RECORDED DATA »
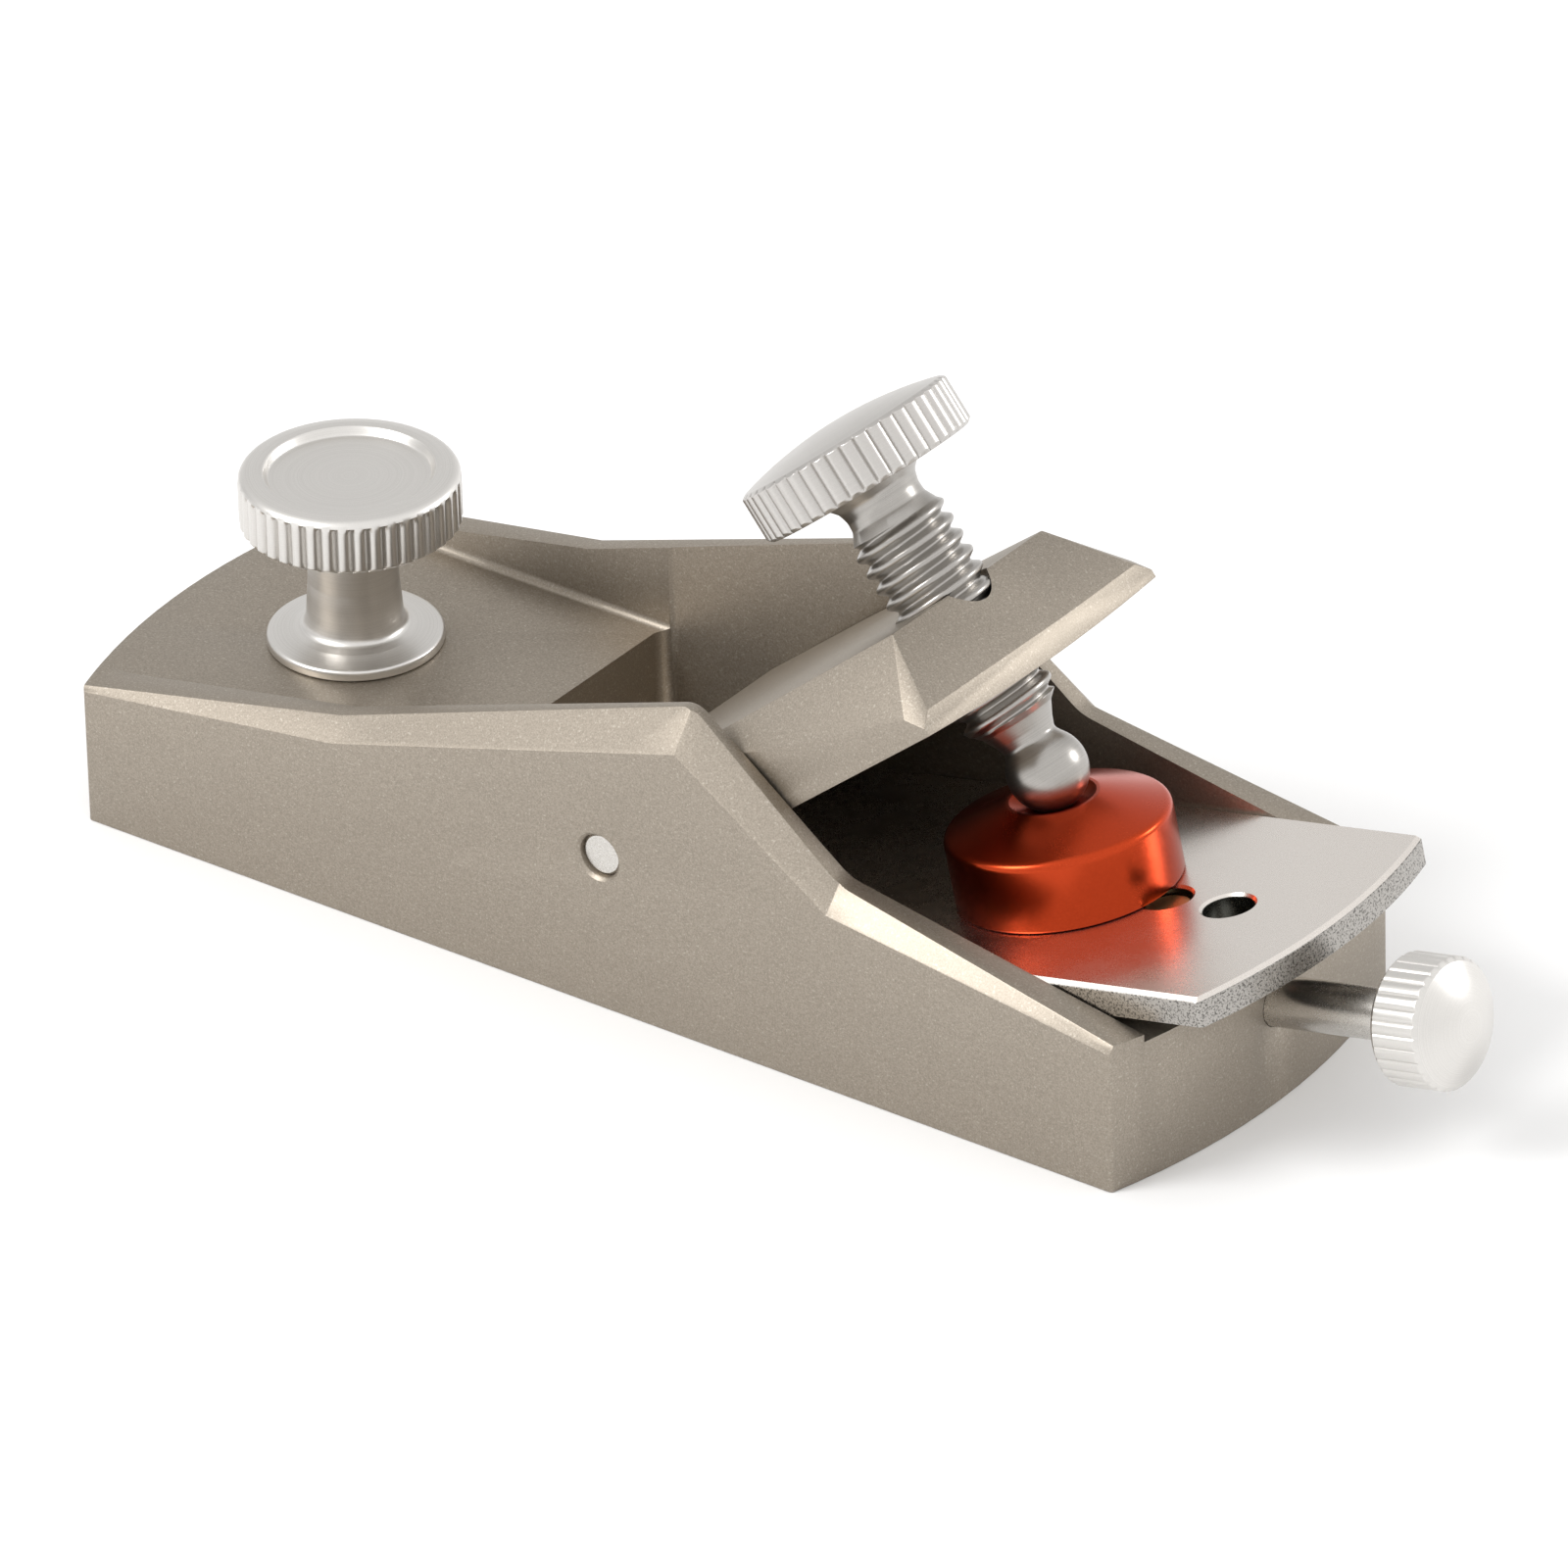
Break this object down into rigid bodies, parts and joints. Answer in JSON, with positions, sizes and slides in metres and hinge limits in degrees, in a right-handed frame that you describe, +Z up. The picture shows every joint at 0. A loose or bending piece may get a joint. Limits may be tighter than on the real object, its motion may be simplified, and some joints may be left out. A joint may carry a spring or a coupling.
{
  "type": "low-angle block plane",
  "caption": "Small low-angle hand plane with a screw-clamped lever cap, a turned front knob and a screw depth adjuster at the heel.",
  "frame": {"origin": "on the sole, midway between the side walls and midway between their toe and heel corners", "axes": "+X forward to the toe, +Y to the left side of the plane, +Z up from the sole"},
  "size_m": [0.1513, 0.045, 0.0628],
  "materials": {
    "body": "bead-blasted grey with a warm tint",
    "steel": "satin turned",
    "spring_steel": "dark satin",
    "blade": "ground satin with bright edges",
    "pad": "satin red anodised",
    "brass": "satin"
  },
  "bodies": {
    "body": {"body": "body", "cross_pin": "steel", "front_knob": "steel", "knob_stud": "steel"},
    "blade_carriage": {"blade": "blade", "adjuster_carriage": "brass", "drive_pin": "steel"},
    "adjuster": {"adjuster_spindle": "steel", "adjuster_knob": "steel", "thrust_washer": "steel", "retaining_clip": "spring_steel"},
    "lever_cap": {"lever_cap": "body"},
    "pressure_pad": {"pressure_pad": "pad"},
    "clamp_screw": {"clamp_screw": "steel"}
  },
  "joints": [
    {"name": "blade_depth", "type": "slide", "parent": "body", "child": "blade_carriage", "axis": [0.9781, 0, -0.2079], "range_m": [-0.002, 0.001]},
    {"name": "adjuster_turn", "type": "hinge", "parent": "blade_carriage", "child": "adjuster", "pos_m": [-0.0569, 0, 0.00931], "axis": [0.9781, 0, -0.2079], "range_deg": [-1440, 720]},
    {"name": "cap_pivot", "type": "hinge", "parent": "body", "child": "lever_cap", "pos_m": [-0.0015, 0, 0.0165], "axis": [0, -1, 0], "range_deg": [0, 2.5]},
    {"name": "clamp_travel", "type": "slide", "parent": "lever_cap", "child": "pressure_pad", "axis": [0.6293, 0, 0.7771], "range_m": [0, 0.00263]},
    {"name": "clamp_turn", "type": "hinge", "parent": "pressure_pad", "child": "clamp_screw", "pos_m": [-0.03795, 0, 0.02725], "axis": [0.6293, 0, 0.7771], "range_deg": [0, 540]}
  ],
  "couplings": [
    {"joint": "adjuster_turn", "follows": "blade_depth", "rad_per_m": 12566},
    {"joint": "clamp_turn", "follows": "clamp_travel", "rad_per_m": 3590.4},
    {"joint": "cap_pivot", "follows": "clamp_travel", "rad_per_m": 16.622}
  ]
}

REQUIREMENTS »
Extract all of the data above without altering anything.

FINAL RESULT »
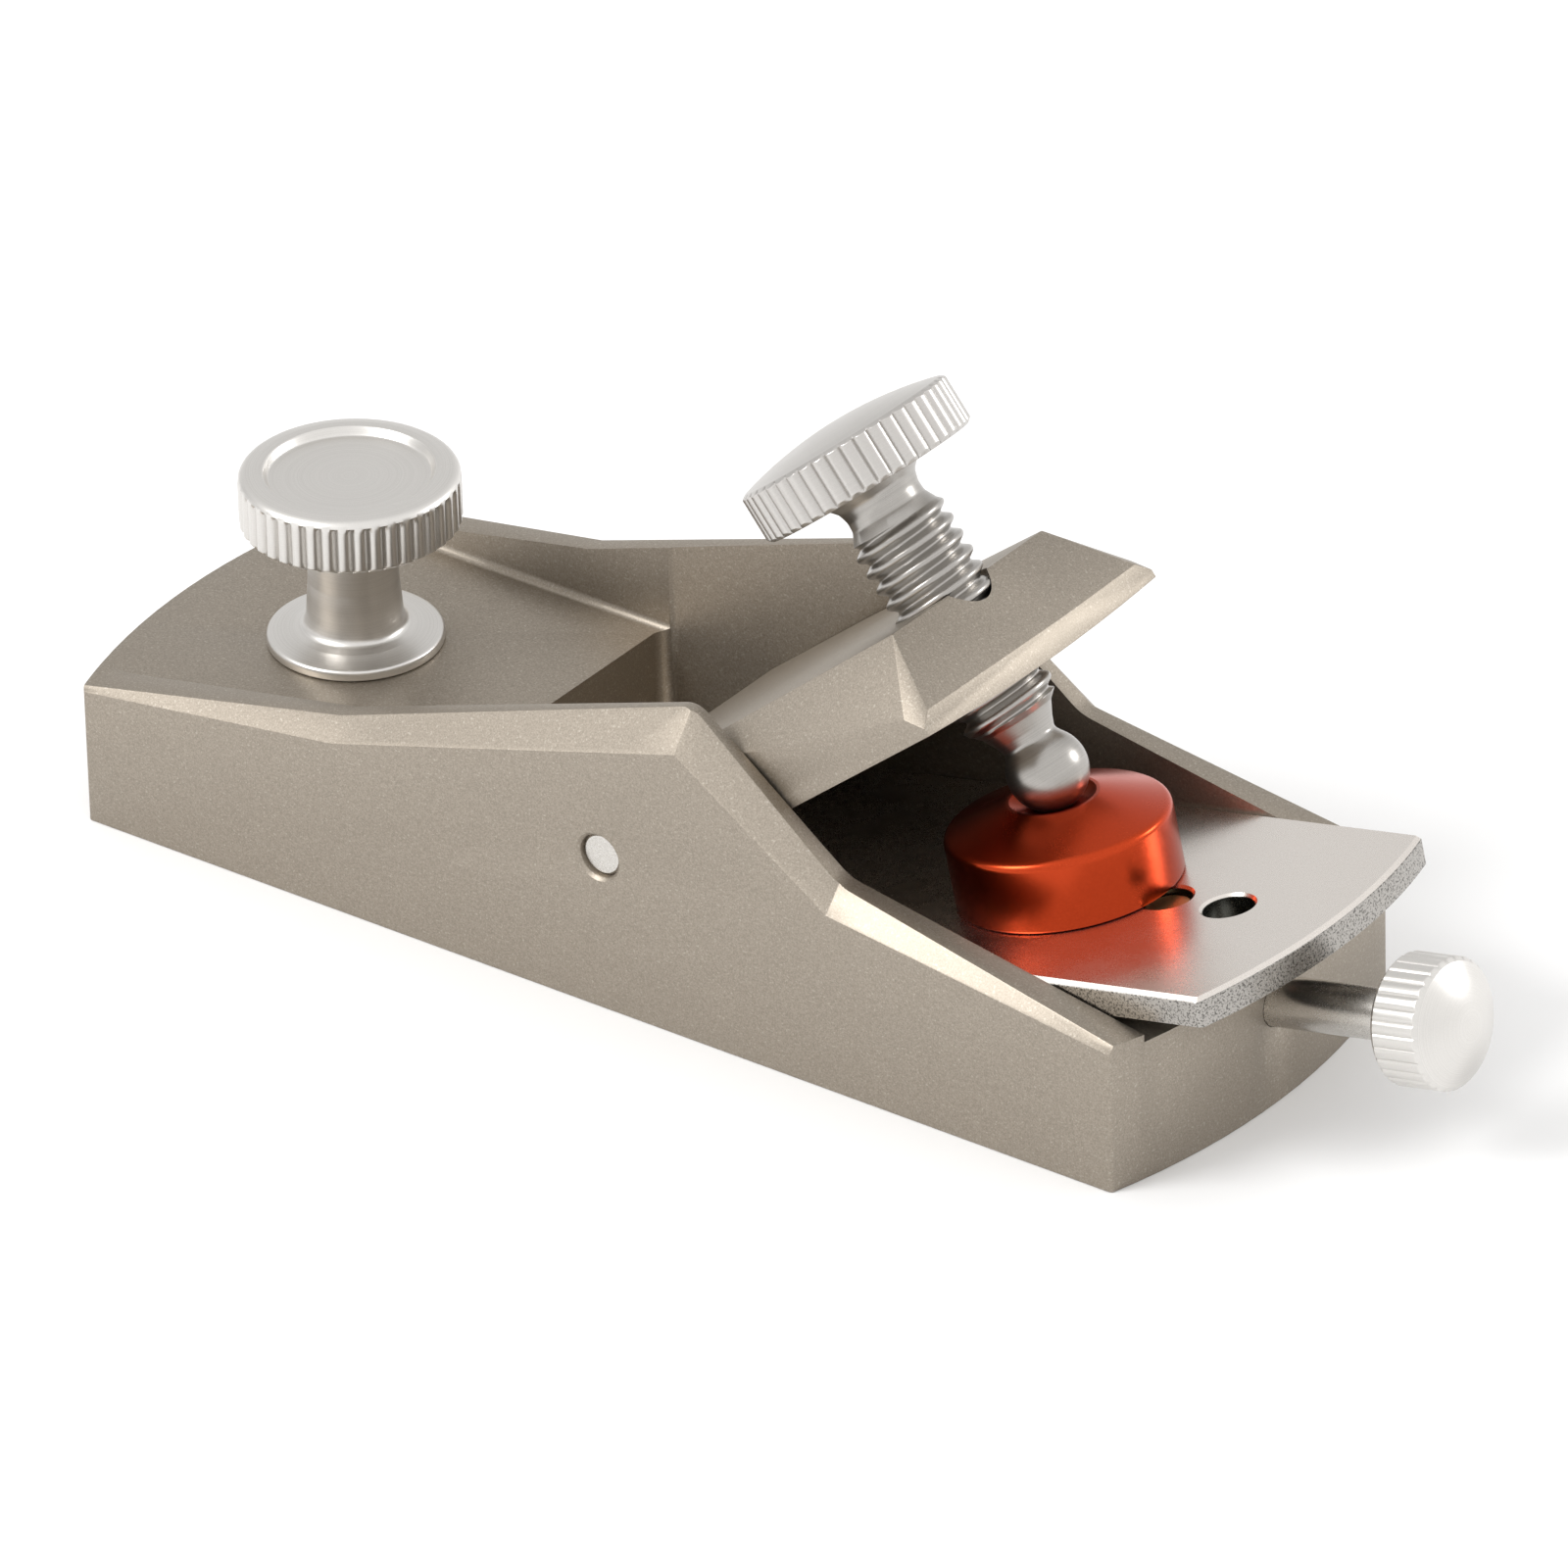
Break this object down into rigid bodies, parts and joints. Answer in JSON, with positions, sizes and slides in metres and hinge limits in degrees, in a right-handed frame that you describe, +Z up. The picture shows every joint at 0. A loose or bending piece may get a joint. Limits may be tighter than on the real object, its motion may be simplified, and some joints may be left out. A joint may carry a spring or a coupling.
{
  "type": "low-angle block plane",
  "caption": "Small low-angle hand plane with a screw-clamped lever cap, a turned front knob and a screw depth adjuster at the heel.",
  "frame": {"origin": "on the sole, midway between the side walls and midway between their toe and heel corners", "axes": "+X forward to the toe, +Y to the left side of the plane, +Z up from the sole"},
  "size_m": [0.1513, 0.045, 0.0628],
  "materials": {
    "body": "bead-blasted grey with a warm tint",
    "steel": "satin turned",
    "spring_steel": "dark satin",
    "blade": "ground satin with bright edges",
    "pad": "satin red anodised",
    "brass": "satin"
  },
  "bodies": {
    "body": {"body": "body", "cross_pin": "steel", "front_knob": "steel", "knob_stud": "steel"},
    "blade_carriage": {"blade": "blade", "adjuster_carriage": "brass", "drive_pin": "steel"},
    "adjuster": {"adjuster_spindle": "steel", "adjuster_knob": "steel", "thrust_washer": "steel", "retaining_clip": "spring_steel"},
    "lever_cap": {"lever_cap": "body"},
    "pressure_pad": {"pressure_pad": "pad"},
    "clamp_screw": {"clamp_screw": "steel"}
  },
  "joints": [
    {"name": "blade_depth", "type": "slide", "parent": "body", "child": "blade_carriage", "axis": [0.9781, 0, -0.2079], "range_m": [-0.002, 0.001]},
    {"name": "adjuster_turn", "type": "hinge", "parent": "blade_carriage", "child": "adjuster", "pos_m": [-0.0569, 0, 0.00931], "axis": [0.9781, 0, -0.2079], "range_deg": [-1440, 720]},
    {"name": "cap_pivot", "type": "hinge", "parent": "body", "child": "lever_cap", "pos_m": [-0.0015, 0, 0.0165], "axis": [0, -1, 0], "range_deg": [0, 2.5]},
    {"name": "clamp_travel", "type": "slide", "parent": "lever_cap", "child": "pressure_pad", "axis": [0.6293, 0, 0.7771], "range_m": [0, 0.00263]},
    {"name": "clamp_turn", "type": "hinge", "parent": "pressure_pad", "child": "clamp_screw", "pos_m": [-0.03795, 0, 0.02725], "axis": [0.6293, 0, 0.7771], "range_deg": [0, 540]}
  ],
  "couplings": [
    {"joint": "adjuster_turn", "follows": "blade_depth", "rad_per_m": 12566},
    {"joint": "clamp_turn", "follows": "clamp_travel", "rad_per_m": 3590.4},
    {"joint": "cap_pivot", "follows": "clamp_travel", "rad_per_m": 16.622}
  ]
}